Kleinbeträge, das sind Beträge unter 3,00 EUR, werden nicht gemahnt, Beträge von 3,00 EUR bis 9,99 EUR regelmäßig erst nach einem Jahr.[7] Eine Mahnung kann unterbleiben, wenn durch sie der Erfolg etwaiger Vollstreckungsmaßnahmen gefährdet würde oder wenn gegen den Vollstreckungsschuldner bereits wegen anderer Geldforderungen Vollstreckungsmaßnahmen eingeleitet sind. Das gilt vor allem für die Vollstreckung von steuerlichen Nebenleistungen im Zusammenhang mit derjenigen von Hauptleistungen, für die gemahnt worden ist.[8] In diesen Fällen ist ein Schutzbedürfnis des Vollstreckungsschuldners nicht gegeben. Umgekehrt ist erneut zu mahnen, wenn nach erstmaliger Mahnung für einen Betrag eine Stundung[9] oder Aussetzung der Vollziehung[10] gewährt worden ist und deren Lauf beendet wird.

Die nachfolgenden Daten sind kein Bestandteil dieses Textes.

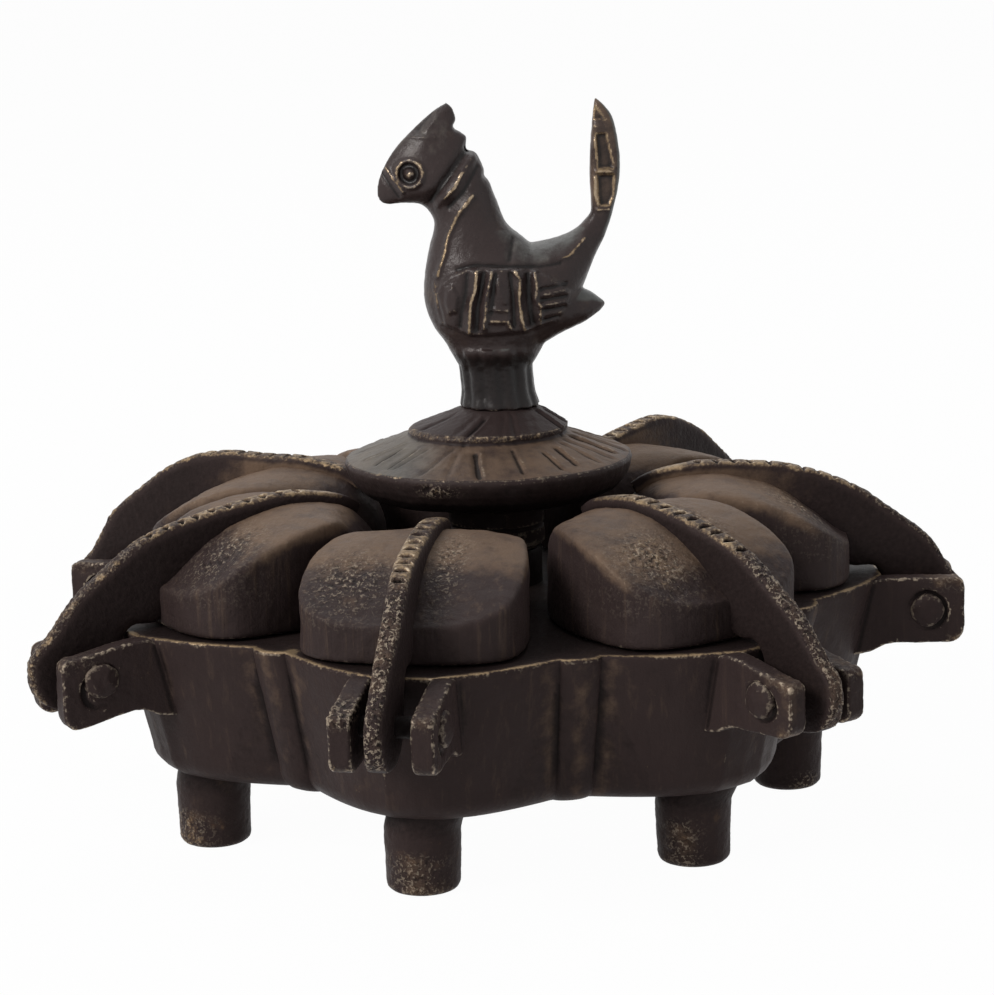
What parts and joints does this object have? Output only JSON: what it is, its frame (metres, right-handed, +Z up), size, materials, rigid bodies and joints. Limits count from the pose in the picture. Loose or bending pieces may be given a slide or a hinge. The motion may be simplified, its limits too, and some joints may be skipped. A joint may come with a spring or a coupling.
{
  "type": "kumkum box",
  "caption": "Kumkum box: a lobed bronze casting on peg feet with leaf-shaped cups, hinged domed lids with notched crest ribs, and a bird on a tiered disc that screws down over the lids.",
  "frame": {"origin": "middle of the object's footprint box at the height of the feet's undersides, where it stands", "axes": "+Z up along the screw; lobe 1 points to -Y; +X to the right of it, across the widest extent"},
  "size_m": [0.153, 0.149, 0.1121],
  "materials": {
    "dark_bronze": "dark waxed cast bronze, satin, with fine casting marks",
    "worn_bronze": "brown cast bronze, worn bright and golden on the ribs and edges",
    "rivet_metal": "hammered rivet and screw bronze, dark"
  },
  "bodies": {
    "box": {"body": "dark_bronze", "hinge_pin_1": "rivet_metal", "hinge_pin_2": "rivet_metal", "hinge_pin_3": "rivet_metal", "hinge_pin_4": "rivet_metal", "hinge_pin_5": "rivet_metal", "hinge_pin_6": "rivet_metal", "hinge_pin_7": "rivet_metal", "foot_1": "dark_bronze", "foot_2": "dark_bronze", "foot_3": "dark_bronze", "foot_4": "dark_bronze", "foot_5": "dark_bronze", "foot_6": "dark_bronze", "foot_7": "dark_bronze", "screw_stud": "rivet_metal"},
    "lid_1": {"lid_1": "worn_bronze"},
    "lid_2": {"lid_2": "worn_bronze"},
    "lid_3": {"lid_3": "worn_bronze"},
    "lid_4": {"lid_4": "worn_bronze"},
    "lid_5": {"lid_5": "worn_bronze"},
    "lid_6": {"lid_6": "worn_bronze"},
    "lid_7": {"lid_7": "worn_bronze"},
    "collar": {"lift_collar": "dark_bronze"},
    "finial": {"lock_disc": "worn_bronze", "bird_finial": "dark_bronze"}
  },
  "joints": [
    {"name": "lid_1_hinge", "type": "hinge", "parent": "box", "child": "lid_1", "pos_m": [0, -0.06544, 0.0301], "axis": [1, 0, 0], "range_deg": [0, 120]},
    {"name": "lid_2_hinge", "type": "hinge", "parent": "box", "child": "lid_2", "pos_m": [0.05395, -0.03946, 0.0301], "axis": [0.6235, 0.7818, 0], "range_deg": [0, 120]},
    {"name": "lid_3_hinge", "type": "hinge", "parent": "box", "child": "lid_3", "pos_m": [0.06727, 0.01891, 0.0301], "axis": [-0.2225, 0.9749, 0], "range_deg": [0, 120]},
    {"name": "lid_4_hinge", "type": "hinge", "parent": "box", "child": "lid_4", "pos_m": [0.02994, 0.06572, 0.0301], "axis": [-0.901, 0.4339, 0], "range_deg": [0, 120]},
    {"name": "lid_5_hinge", "type": "hinge", "parent": "box", "child": "lid_5", "pos_m": [-0.02994, 0.06572, 0.0301], "axis": [-0.901, -0.4339, 0], "range_deg": [0, 120]},
    {"name": "lid_6_hinge", "type": "hinge", "parent": "box", "child": "lid_6", "pos_m": [-0.06727, 0.01891, 0.0301], "axis": [-0.2225, -0.9749, 0], "range_deg": [0, 120]},
    {"name": "lid_7_hinge", "type": "hinge", "parent": "box", "child": "lid_7", "pos_m": [-0.05395, -0.03946, 0.0301], "axis": [0.6235, -0.7818, 0], "range_deg": [0, 120]},
    {"name": "finial_lift", "type": "slide", "parent": "box", "child": "collar", "axis": [0, 0, 1], "range_m": [0, 0.008]},
    {"name": "finial_turn", "type": "hinge", "parent": "collar", "child": "finial", "pos_m": [0, 0.00356, 0.06], "axis": [0, 0, 1], "range_deg": [0, 1441]}
  ],
  "couplings": [
    {"joint": "finial_turn", "follows": "finial_lift", "rad_per_m": 3141.6}
  ]
}
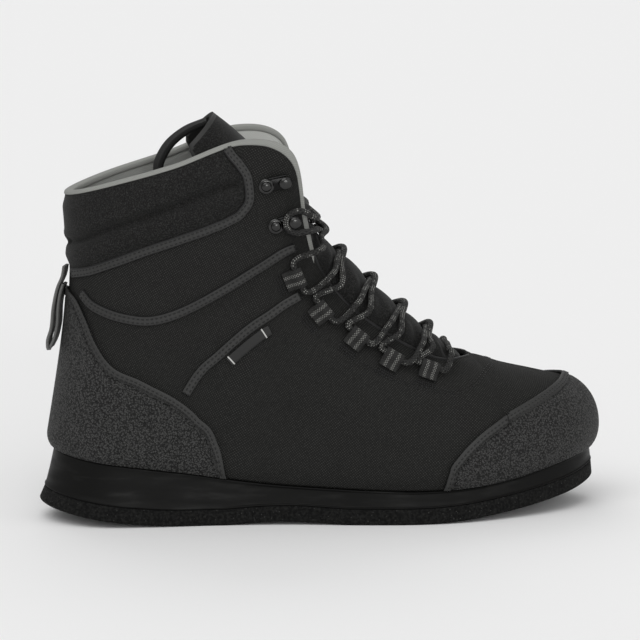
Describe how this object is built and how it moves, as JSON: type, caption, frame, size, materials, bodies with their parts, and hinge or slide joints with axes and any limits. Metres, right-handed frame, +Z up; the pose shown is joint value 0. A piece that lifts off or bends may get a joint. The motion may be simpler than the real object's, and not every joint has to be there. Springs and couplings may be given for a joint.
{
  "type": "wading boot",
  "caption": "Ankle-high lace-up wading boot with a felt sole, padded collar, gritty toe cap and heel counter, webbing lace loops and speed hooks.",
  "frame": {"origin": "middle of the heel's flat tread, on the floor", "axes": "+X from heel to toe, +Y towards the inner (medial) side of this right boot, +Z up"},
  "size_m": [0.3244, 0.1182, 0.2306],
  "materials": {
    "felt": "dense speckled felt",
    "rubber": "smooth satin rubber",
    "foam": "cloth-faced foam",
    "cloth": "coated fine weave",
    "grit": "gritty matt rubber",
    "binding": "folded and stitched",
    "webbing": "ribbed webbing",
    "cord": "braided, pale flecks",
    "metal": "black gloss",
    "label": "bare satin"
  },
  "bodies": {
    "root": {"felt_sole": "felt", "midsole": "rubber", "insole": "foam", "upper": "cloth", "toe_cap": "grit", "heel_counter": "grit", "tongue": "cloth", "tongue_pull_loop": "webbing", "heel_pull_loop": "webbing", "collar_band_lateral": "binding", "collar_band_medial": "binding", "ankle_band_lateral": "binding", "ankle_band_medial": "binding", "quarter_band_lateral": "binding", "quarter_band_medial": "binding", "side_label": "label", "lace_loop_lateral_1": "webbing", "lace_loop_lateral_2": "webbing", "lace_loop_lateral_3": "webbing", "lace_loop_lateral_4": "webbing", "lace_loop_lateral_5": "webbing", "lace_loop_medial_1": "webbing", "lace_loop_medial_2": "webbing", "lace_loop_medial_3": "webbing", "lace_loop_medial_4": "webbing", "lace_loop_medial_5": "webbing", "lace_hook_lateral_1": "metal", "lace_hook_lateral_2": "metal", "lace_hook_medial_1": "metal", "lace_hook_medial_2": "metal", "lace_rivet_lateral_1": "metal", "lace_rivet_lateral_2": "metal", "lace_rivet_medial_1": "metal", "lace_rivet_medial_2": "metal", "lace": "cord"}
  },
  "joints": []
}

Ist der Schuldner allerdings bereits bei der Stundung auf die sofortige Zahlungspflicht nach Beendigung der Stundung hingewiesen worden, bedarf es keiner Mahnung mehr.

[1] So auch BFH v. 2.11.1998, VII B 148/98, BFH/NV 1999, 588; Müller-Eiselt, in HHSp, AO/FGO, § 259 AO Rz. 10 spricht von einer Soll-Vorschrift; Koenig/Fritsch, AO, 3. Aufl. 2014, § 259 Rz. 3.
[2] Müller-Eiselt, in HHSp, AO/FGO, § 259 AO Rz. 10.
[4] Klein/Werth, AO, 15. Aufl. 2020, § 259 Rz. 2; Loose, in Tipke/Kruse, AO/FGO, § 259 AO Rz. 14.
[5] BGBl I 2013, 1809.
[6] S. zu diesen Bestimmungen Rz. 11–13; auch Loose, in Tipke/Kruse, AO/FGO, § 259 AO Rz. 9f.
[7] BMF v. 22.3.2001, IV-4 – S-0512 – 2/01, BStBl I 2001, 242; es stellt sich hierbei die Frage, ob nicht eine Anhebung dieser Beträge angezeigt ist, zumal § 156 AO nunmehr eine Grenze von 25 EUR vorsieht, vgl. Kommentierung zur § 156 AO.
[8] Müller-Eiselt,in HHSp, AO/FGO, § 259 AO Rz. 12.